QDE: Level Identification

Sort scenarios by primary mechanism — pattern detector, lazy controller, affordance auction, prestige engine, or enforcement infrastructure — building the foundational skill of recognising which system drives behaviour.

Duration 30–45 mins
Group Size solo

Quick decision exercises for the foundational skill: given a scenario, identify which mechanism is the primary driver of behaviour. Most scenarios involve multiple mechanisms. You're looking for the primary driver — where would intervention have the most leverage?

What

Read a scenario, identify the primary mechanism, then check against the answer key. No theory names needed yet — just sort by which system is doing the work.
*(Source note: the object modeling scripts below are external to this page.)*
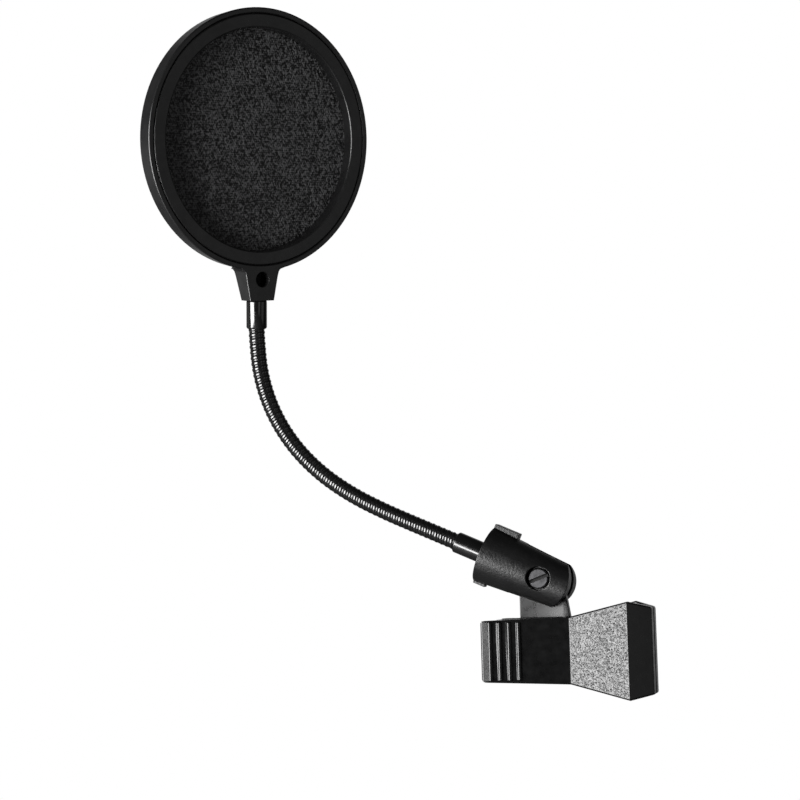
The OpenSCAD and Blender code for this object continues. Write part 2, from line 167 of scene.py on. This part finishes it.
MATS = {
    "clamp_plastic": material("clamp_plastic", (0.0022, 0.0022, 0.0023), 0.3,
                              grain=[("noise", 0.0005, 0.2, 0.00003)]),
    "sleeve_plastic": material("sleeve_plastic", (0.004, 0.004, 0.0041), 0.35,
                               grain=[("noise", 0.0005, 0.9, 0.00012), ("noise", 0.003, 0.1, 0.0001)]),
    "frame_plastic": material("frame_plastic", (0.007, 0.007, 0.0072), 0.3,
                              grain=[("noise", 0.0006, 0.12, 0.00002)]),
    # the mesh screens get painted shade in the gaps between their stitches
    "nylon_mesh": material("nylon_mesh", (0.1, 0.1, 0.102), 0.6, spec=0.4,
                           grain=[("noise", 0.00025, 0.5, 0.00005)], mottle=0.1, yarn_gap_shade=(0.0, 2.0)),
    "black_steel": material("black_steel", (0.003, 0.003, 0.003), 0.16, spec=0.85,
                            grain=[("noise", 0.0015, 0.06, 0.00003)]),
    "gooseneck_steel": material("gooseneck_steel", (0.003, 0.003, 0.003), 0.17, spec=0.85,
                                grain=[("noise", 0.0008, 0.1, 0.00002)], wear=0.06),
    "dark_steel": material("dark_steel", (0.05, 0.05, 0.052), 0.5, metallic=1.0,
                           grain=[("noise", 0.0005, 0.25, 0.00003)], mottle=0.35, mottle_size=0.0015),
    "bright_steel": material("bright_steel", (0.5, 0.5, 0.51), 0.3, metallic=1.0,
                             grain=[("noise", 0.0004, 0.2, 0.00002)]),
    "spring_steel": material("spring_steel", (0.42, 0.42, 0.43), 0.28, metallic=1.0,
                             grain=[("noise", 0.0004, 0.15, 0.00002)]),
    "rubber": material("rubber", (0.012, 0.012, 0.012), 0.75, spec=0.35,
                       grain=[("noise", 0.0005, 0.5, 0.00005)]),
    "fibre": material("fibre", (0.3, 0.25, 0.17), 0.8, spec=0.3,
                      grain=[("noise", 0.0004, 0.6, 0.00005)], mottle=0.3, mottle_size=0.0012),
}
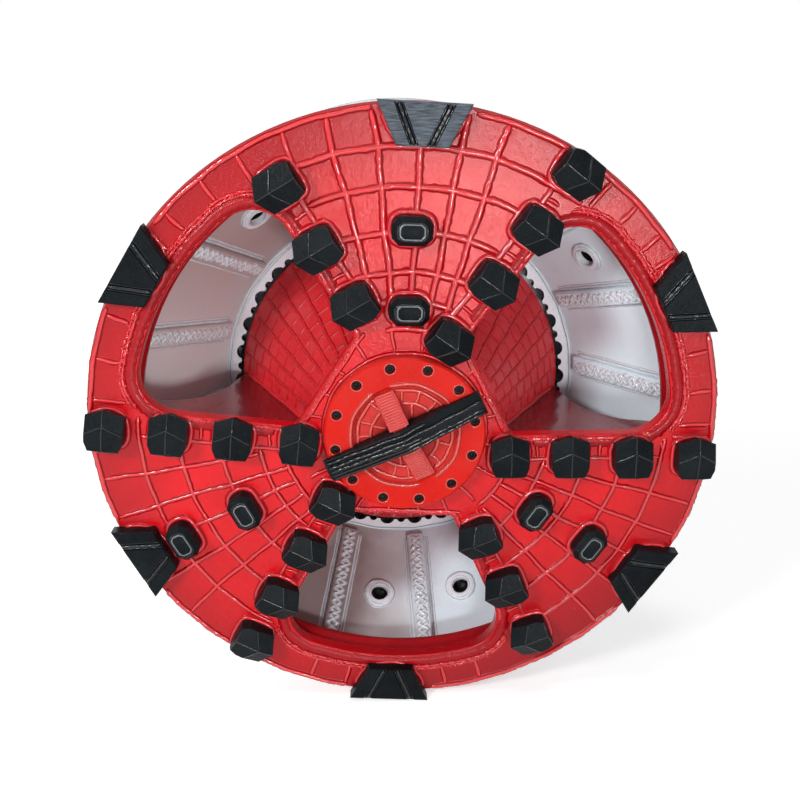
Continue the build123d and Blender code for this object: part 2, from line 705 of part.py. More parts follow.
def make_drive_motors():
    front = HOUSING_REAR_DEPTH + CASE_THICK
    body = turned([
        (0, front),
        (MOTOR_FLANGE_RADIUS, front),
        (MOTOR_FLANGE_RADIUS, front + MOTOR_FLANGE_THICK),
        (MOTOR_RADIUS, front + MOTOR_FLANGE_THICK),
        (MOTOR_RADIUS, front + MOTOR_BODY_LENGTH),
        (MOTOR_COVER_RADIUS, front + MOTOR_BODY_LENGTH + 6),
        (MOTOR_COVER_RADIUS, front + MOTOR_LENGTH),
        (0, front + MOTOR_LENGTH),
    ])
    motors = []
    for k in range(MOTOR_COUNT):
        a = radians(90.0 + k * 360.0 / MOTOR_COUNT)
        motors.append(Pos(MOTOR_CIRCLE * cos(a), 0, MOTOR_CIRCLE * sin(a)) * body)
    return motors


def make_slurry_pipe(angle):
    pipe = rod(PIPE_RADIUS, PIPE_FRONT_DEPTH, PIPE_REAR_DEPTH, PIPE_CIRCLE, angle)
    return pipe - rod(PIPE_BORE, PIPE_FRONT_DEPTH - 1, PIPE_REAR_DEPTH + 1, PIPE_CIRCLE, angle)


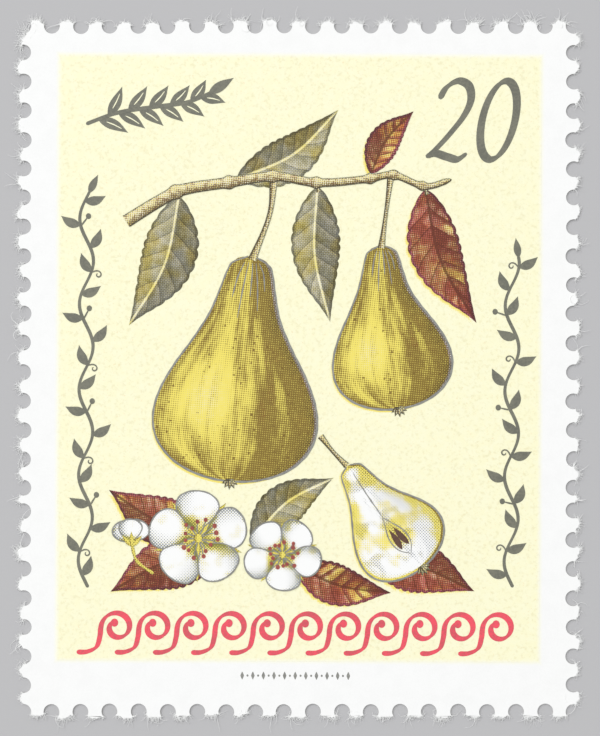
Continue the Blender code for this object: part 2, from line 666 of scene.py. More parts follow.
# %% [markdown]
# ## Printing inks
# The picture is printed in process colours. Each ink is a screen of dots about a tenth of a millimetre
# apart, turned to an angle of its own so that the screens cross without a coarse pattern. A dot grows
# with the tone. The group below turns a tone from 0 to 1 into such dots, and a second group prints
# yellow, red, brown and grey over white paper, each ink letting through its share of the light.

# %% Halftone screen
SCREEN_PITCH = 0.106
# How softly a dot's rim fades, from the crispest print to the haziest.
SHARP = 0.12
CRISP = 0.42
SOFT = 0.62
FAINT = 1.3


def new_group(name, inputs, output, kind):
    """A group of nodes: its web, its inputs as tones and the socket that its result goes to."""
    group = bpy.data.node_groups.new(name, "ShaderNodeTree")
    for wanted in inputs:
        group.interface.new_socket(wanted, in_out="INPUT", socket_type="NodeSocketFloat")
    group.interface.new_socket(output, in_out="OUTPUT", socket_type=kind)
    given = group.nodes.new("NodeGroupInput")
    result = group.nodes.new("NodeGroupOutput")
    return group, {wanted: Tone(given.outputs[wanted]) for wanted in inputs}, result.inputs[output]


def halftone_group():
    group, given, ink = new_group("halftone_screen", ("Tone", "Angle", "Softness"), "Ink", "NodeSocketFloat")
    place = place_on_stamp(group)
    across, up, _ = parts_of(turned(place, given["Angle"]))
    turns = math.tau / (SCREEN_PITCH * MM)
    waves = work_out("COSINE", across * turns) + work_out("COSINE", up * turns)
    tone = given["Tone"] * (noise(place, 5.0 / MM) * 0.4 + 0.8)
    span = given["Softness"] * 2.0
    start = 1.0 - tone * (span + 1.0)
    plug(ink, (waves * 0.25 + 0.5).step(start, start + span))
    return group


HALFTONE = halftone_group()


def screened(tree, tone, softness, angle=0.0):
    """The share of the paper that an ink's dots cover."""
    node = add(tree, "ShaderNodeGroup", {"Tone": tone, "Softness": softness, "Angle": math.radians(angle)},
               node_tree=HALFTONE)
    return Tone(node.outputs["Ink"])


print("screen of", round(1 / SCREEN_PITCH, 1), "dots in a millimetre")

# %% Four inks over white
# Each ink's colour, the angle of its screen in degrees, and how much softer its dots are than the rest.
INKS = {
    "Yellow": ((0.94, 0.80, 0.15, 1.0), 0.0, 0.6),
    "Red": ((0.66, 0.16, 0.22, 1.0), 75.0, 0.0),
    "Brown": ((0.25, 0.185, 0.12, 1.0), 6.0, 0.0),
    "Grey": ((0.27, 0.30, 0.35, 1.0), 45.0, 0.0),
}
INK_FINISH = (0.5, 0.35)


def process_group():
    group, given, result = new_group("process_print", (*INKS, "Softness"), "Color", "NodeSocketColor")
    colour = WHITE
    for name, (ink, angle, spread) in INKS.items():
        covered = screened(group, given[name], given["Softness"] + spread, angle)
        colour = mixed(covered, colour, ink, "MULTIPLY")
    plug(result, colour)
    return group


PROCESS = process_group()
print("inks:", ", ".join(INKS))

# %% [markdown]
# A film of ink, made further down, keeps where each of its points lies as an attribute named flow: across
# it from -1 to 1, along it from 0 to 1, and half its width in millimetres. A recipe reads such a spot and
# gives each ink's tone there, so veins, shades and rims follow the shape that they are printed in.

# %% A spot on a film
class Spot:
    """Where a point lies on its film and on the stamp."""

    def __init__(self, place):
        self.place = place
        self.tree = place.id_data
        flow = add(self.tree, "ShaderNodeAttribute", {}, attribute_name="flow")
        self.across, self.along, self.width = parts_of(flow.outputs["Vector"])

    def inset(self):
        """How far the spot lies in from the film's edge, in millimetres."""
        return (1.0 - abs(self.across)) * self.width

    def noise(self, per_mm, detail=2.0):
        return noise(self.place, per_mm / MM, detail)

    def streaks(self, fine, long):
        """Noise drawn out along the film."""
        spread = add(self.tree, "ShaderNodeCombineXYZ", {"X": self.across * fine, "Y": self.along * long})
        return noise(spread.outputs["Vector"], 1.0, 3.0)

    def glow(self, across, along, wide, tall):
        """1 at a spot on the film, falling to 0 round it."""
        x = (self.across - across) / wide
        y = (self.along - along) / tall
        return work_out("SQRT", x * x + y * y).step(1.0, 0.0)


def printed(name, recipe, softness=CRISP):
    """A material of process inks, with their tones from a recipe."""
    material, shader, place = new_material(name, *INK_FINISH)
    tones = recipe(Spot(place))
    inks = add(material.node_tree, "ShaderNodeGroup", {**tones, "Softness": softness}, node_tree=PROCESS)
    plug(shader.inputs["Base Color"], inks.outputs["Color"])
    return material


# %% [markdown]
# Line work and figures are printed solid in a mixed grey, and the ornament at the foot in coral red. A
# solid ink still lies a little unevenly on the paper, which a slow and a fine noise give. The cream tint
# of the panel is mottled more softly, with a few warm specks.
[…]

Mechanism Question Key signals
Pattern detector Gut feeling? Instinct, intuition, automatic reaction, "felt wrong", snap judgement
Lazy controller Thinking/reasoning? Rationalising, justifying, deciding, weighing up, "I thought..."
Affordance auction The situation/environment? Time pressure, physical setup, available options, circumstances
Prestige engine Group/social dynamics? Peer pressure, fitting in, what others did, reputation, belonging
Enforcement infrastructure Culture/institution? Rules, values, "how we do things", organisational norms, enforcement

When to use

Start here. This is the first analytical exercise in the ethical decision-making programme. Master this before attempting mechanism explanation or multi-level analysis.

Preparation

Print or display the mechanism table above for reference while working scenarios. Work alone. Write your answer before checking.

How

Work through all eight scenarios. For each: read once, identify the primary mechanism, then open the answer key. If you got it wrong, re-read the scenario and note what you missed.


Scenario 1

A soldier sees a suspicious package but doesn't report it because "it's probably nothing" — a feeling he can't quite justify.

Which mechanism?

Pattern detector. The decision is driven by a gut feeling ("probably nothing") that precedes reasoning. He can't justify it — it's an automatic affective judgement, not a reasoned conclusion.


Scenario 2

A soldier sees a suspicious package but doesn't report it because reporting is complicated — he'd need to find his section commander, fill out a form, and probably get questioned about why he was in that area.

Which mechanism?

Affordance auction. The environment makes reporting costly (friction, effort, scrutiny). The situation shapes behaviour by making one affordance (ignore) easier than another (report).


Scenario 3

A soldier sees a suspicious package but doesn't report it because last week someone reported a false alarm and got mocked for being paranoid.

Which mechanism?

Prestige engine. Social consequences (mockery, reputation cost) drive the decision. The group's response to the previous reporter changed what behaviour is rewarded.


Scenario 4

A soldier sees a suspicious package but doesn't report it because he thinks: "It's probably just rubbish. And even if it's not, EOD will say I wasted their time. And I'm already late for my task..."

Which mechanism?

Lazy controller. This is reasoning — rationalisation, weighing (badly), generating justifications. The lazy controller is generating reasons to avoid the effortful action.


Scenario 5

A soldier sees a suspicious package but doesn't report it because in this unit, people handle things themselves rather than "making a fuss." Escalating is seen as weak.

Which mechanism?

Enforcement infrastructure. This is cultural — an institutional norm about what kind of behaviour is valued. It's not about this specific group's reaction (prestige engine) but a broader cultural expectation.


Scenario 6

An officer gives a harsh punishment to a soldier she dislikes, then a lenient one to a soldier she likes. When asked, she generates different reasons for each.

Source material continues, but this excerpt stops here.